Tra Čajkovskij e Čechov, un Lago dei Cigni che celebra la vecchiaia e l’eterno ritorno dell’uguale
Un ballo nietzschiano. Un desiderio di immortalità e di bellezza in scena al Brancaccio di Roma fino a domenica
«È cosi freddo, così gelido, che a toccarlo ci si brucia le dita! Ogni mano che lo avvicini ne prova paura! – E appunto per questo molti lo credono rovente». Scriveva Friedrich Nietzsche in “Al di là del bene e del male”.
E un vento gelido c’era per davvero ieri sera al Teatro Brancaccio di Roma. Un vento della steppa ha abbracciato gli spettatori dall’inizio alla fine de “Il lago dei cigni, ovvero il canto”. Uno spettacolo liberamente ispirato al balletto di Pëtr Il’ič Čajkovskij, e al testo “Il canto del cigno”, atto unico del 1887, di Anton Pavlovič Čechov .
La compagnia di danza, “Il Balletto di Roma”, porta in scena uno spettacolo di Fabrizio Monteverde, che rielabora un mito per introdurre lo spettatore in una dimensione di gelo e fiamme. Una sinfonia di gesti. Tutti i ballerini sono stati in grado di dosare ironia e sacralità. Profanare il sacro è pericoloso. Ci sono riusciti perfettamente, saltando tra uno straccio e una lacrima e un colpo della strega.
La compagnia di vecchi attori rievoca i fasti di una giovinezza andata, smarrita o persa. La gloria rimembrata della flessione del corpo, il desiderio di rievocare premura di un gesto delicato, li spinge a voler ripercorrere un Lago dei Cigni a uso e consumo di corpi che si “consumano”. Questo Lago, che è un Canto di addio, dissacra il balletto; ne smobilita i pezzi per indagare sulle dinamiche di un tempo che non scorre.
Le forme del balletto, che in taluni momenti diventano anche grottesche, come nella rievocazione “per braccia sole” del famoso Pas de Quatre, sono così una metessi dell’idea del balletto originario; ma proprio così come le Idee e le cose sono distanti, così, anche qui, il Balletto e il Canto sono differenti. Tutto gioca sull’ironia onirica di qualcosa che se ne va, anzi se ne dovrebbe andare.

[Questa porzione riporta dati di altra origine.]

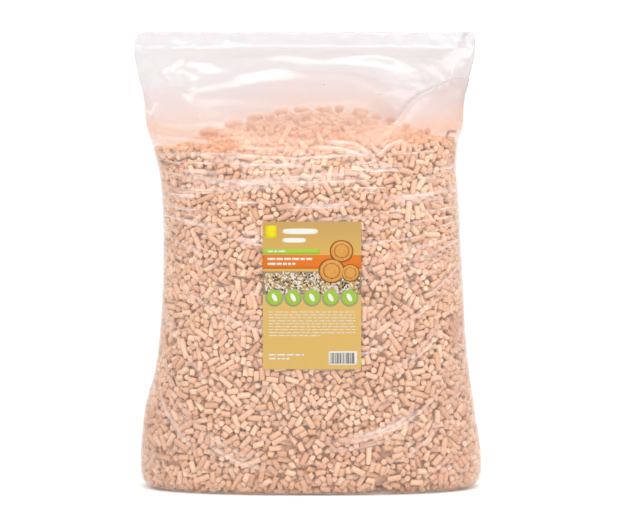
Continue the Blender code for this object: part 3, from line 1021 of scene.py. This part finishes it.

Odette-Odile è vecchia. E’ stanca di una lotta che emerge da una eternità. Vuole, disperatamente vuole amare ed essere amata. Ma carnalmente. Una carne che nell’anzianità ritornare “afflatus”, un desiderio di giovinezza. Una carne bianca, eburnea, nobile, formosa, come il seno splendido che si immerge nella luce di un bacio finale nell’ultimo istante del ballo. Splenida Odette, su di lei scivola e splende la frase di Nicolás Gómez Dávila: «La sensualità è la possibilità permanente di riscattare il mondo dalla prigionia della sua insignificanza». I maschi nel balletto servono come specchio per la bellezza delle femmine. Eppure, il principe rachitico e claudico e Rothbart incantano con una performance che va ben oltre l’artistico. Con uno scarto, funzionale al messaggio, il corpo degli artisti si ridimensiona al messaggio, diventando un messaggio stesso. Quindi dalla lotta tra il Principe e il Mago, dal loro zoppicare, emerge, silenziosamente dagli abissi della musica, un messaggio di “eternamente uguale”. La volontà di potenza di un ente qualsiasi è la sua stessa essenza. Per questo motivo la volontà dei due non è di avere Odette ma di possedere solamente il possedere. Non è andare oltre, ma è solo il continuo perdurare dell’atto stesso. Potrebbero ballare in un eterno mondo, senza spazio né tempo i due. Perché entrambi sono l’incarnazione fisica e perciò stesso eidetica di un mondo che è soltanto “l’eterno ritorno dell’uguale”.